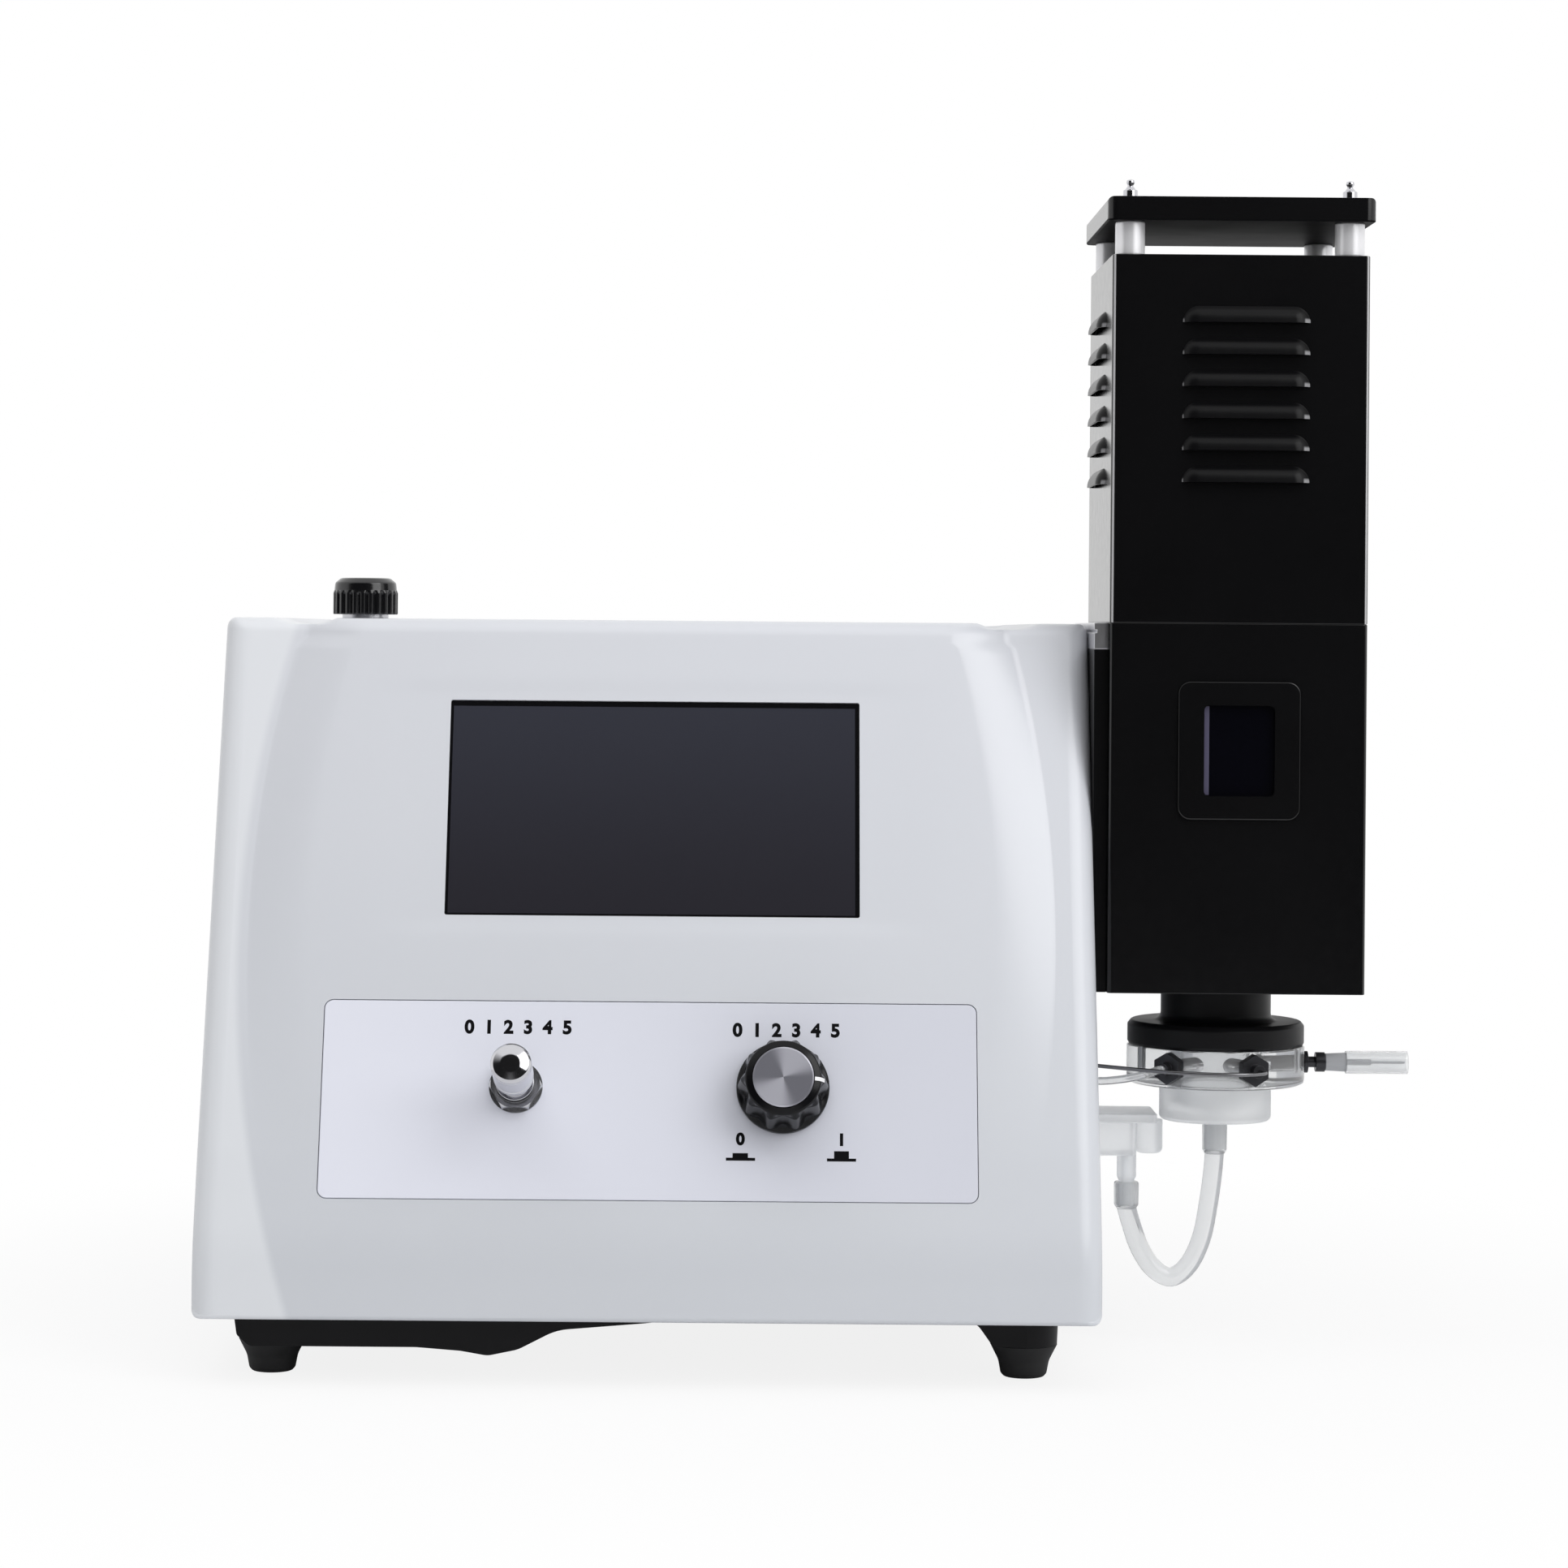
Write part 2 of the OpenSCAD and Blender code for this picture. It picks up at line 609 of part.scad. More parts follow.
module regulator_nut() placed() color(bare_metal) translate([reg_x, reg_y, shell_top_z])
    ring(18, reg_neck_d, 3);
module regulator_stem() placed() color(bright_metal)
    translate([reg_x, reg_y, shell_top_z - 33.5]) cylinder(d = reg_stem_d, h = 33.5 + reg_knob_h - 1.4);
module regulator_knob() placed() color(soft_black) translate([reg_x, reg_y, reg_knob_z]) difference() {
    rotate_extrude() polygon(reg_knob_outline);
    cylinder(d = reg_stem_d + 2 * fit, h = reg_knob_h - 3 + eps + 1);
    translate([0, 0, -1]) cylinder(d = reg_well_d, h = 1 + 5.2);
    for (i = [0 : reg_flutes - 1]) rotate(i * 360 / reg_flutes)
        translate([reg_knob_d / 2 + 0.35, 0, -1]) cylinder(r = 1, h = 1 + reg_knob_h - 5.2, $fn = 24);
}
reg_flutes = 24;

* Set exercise
Quote the data in full, keeping each word unchanged.

* Result of this task
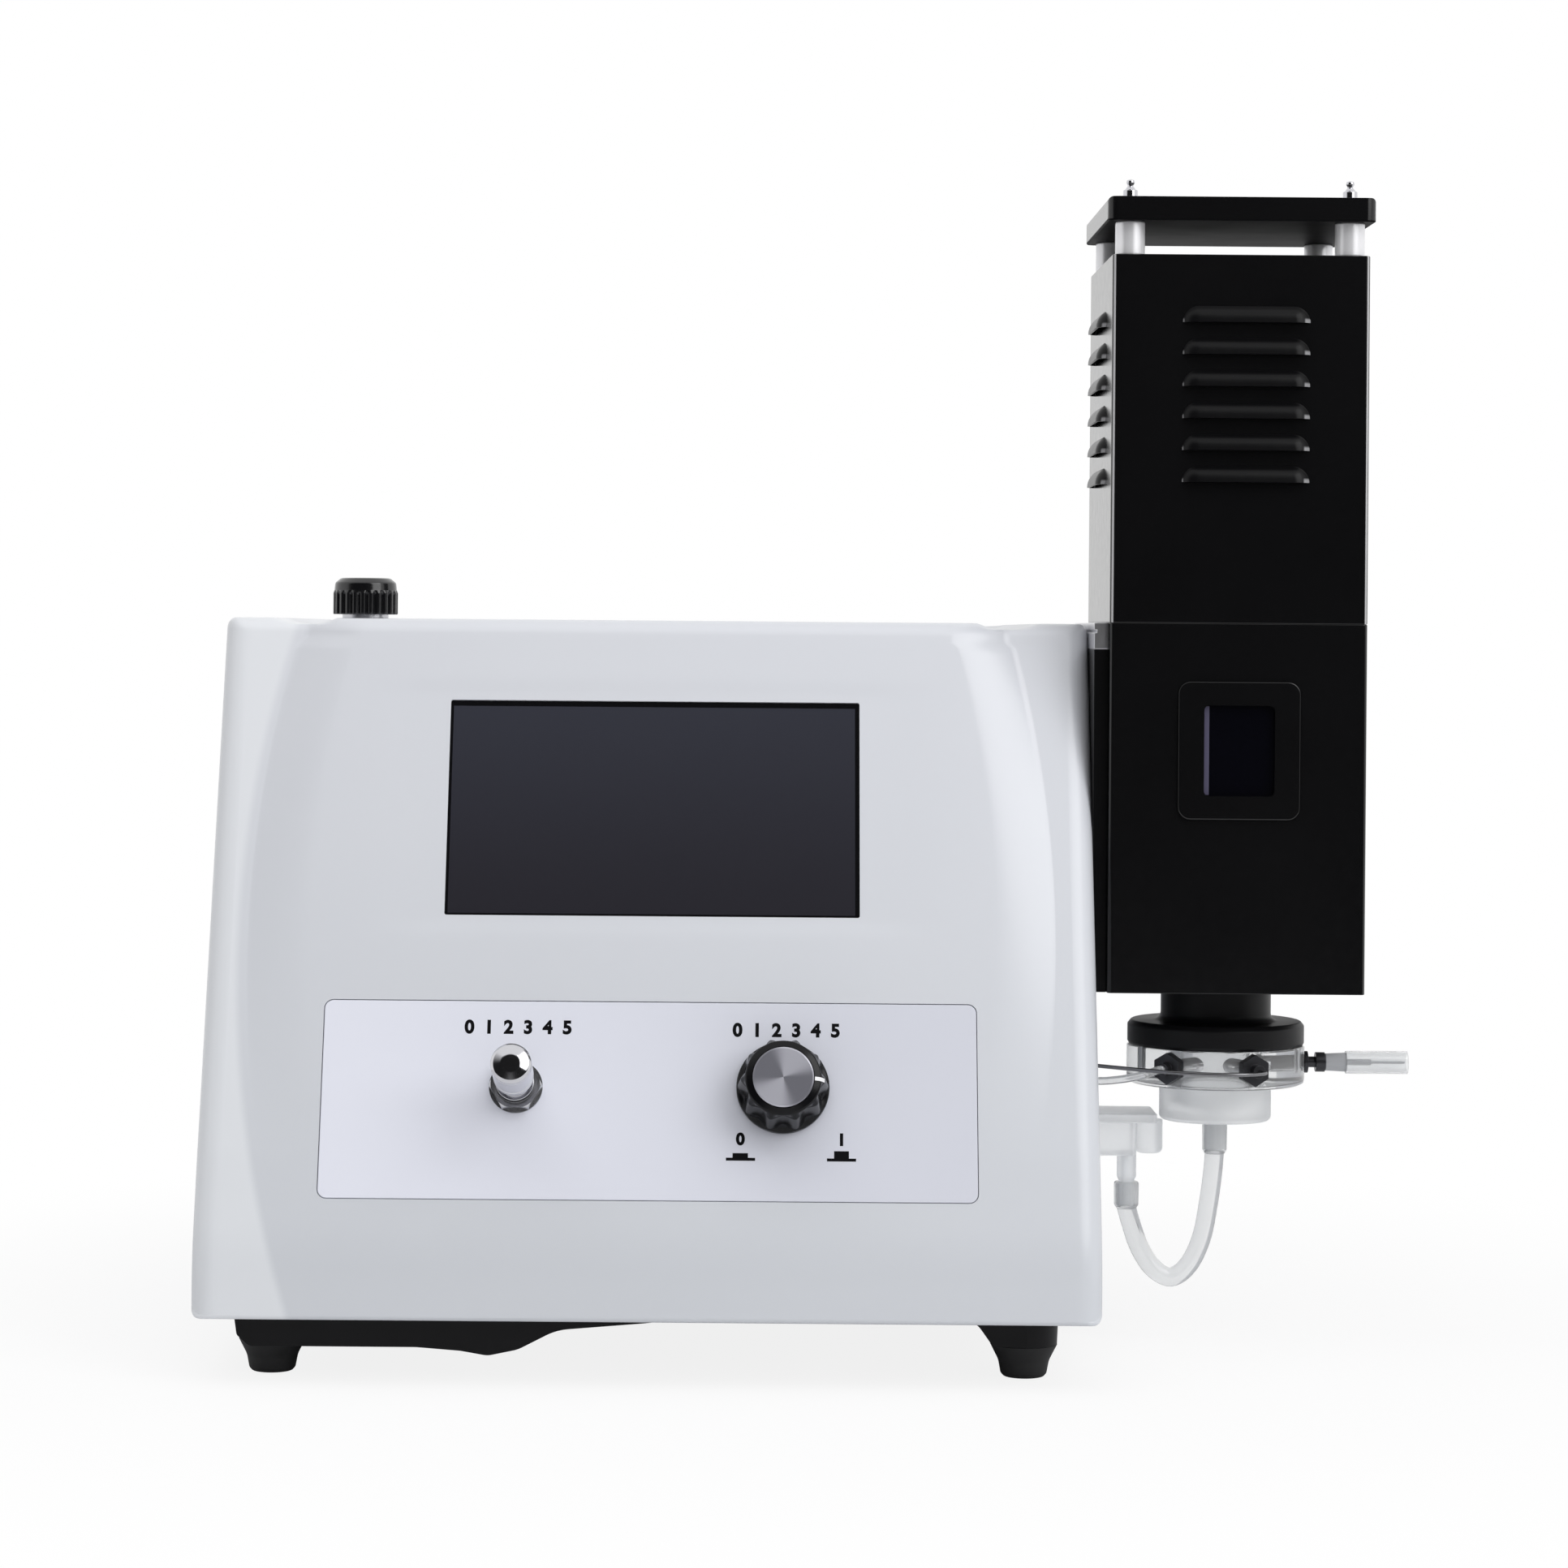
Write part 2 of the OpenSCAD and Blender code for this picture. It picks up at line 609 of part.scad. More parts follow.
module regulator_nut() placed() color(bare_metal) translate([reg_x, reg_y, shell_top_z])
    ring(18, reg_neck_d, 3);
module regulator_stem() placed() color(bright_metal)
    translate([reg_x, reg_y, shell_top_z - 33.5]) cylinder(d = reg_stem_d, h = 33.5 + reg_knob_h - 1.4);
module regulator_knob() placed() color(soft_black) translate([reg_x, reg_y, reg_knob_z]) difference() {
    rotate_extrude() polygon(reg_knob_outline);
    cylinder(d = reg_stem_d + 2 * fit, h = reg_knob_h - 3 + eps + 1);
    translate([0, 0, -1]) cylinder(d = reg_well_d, h = 1 + 5.2);
    for (i = [0 : reg_flutes - 1]) rotate(i * 360 / reg_flutes)
        translate([reg_knob_d / 2 + 0.35, 0, -1]) cylinder(r = 1, h = 1 + reg_knob_h - 5.2, $fn = 24);
}
reg_flutes = 24;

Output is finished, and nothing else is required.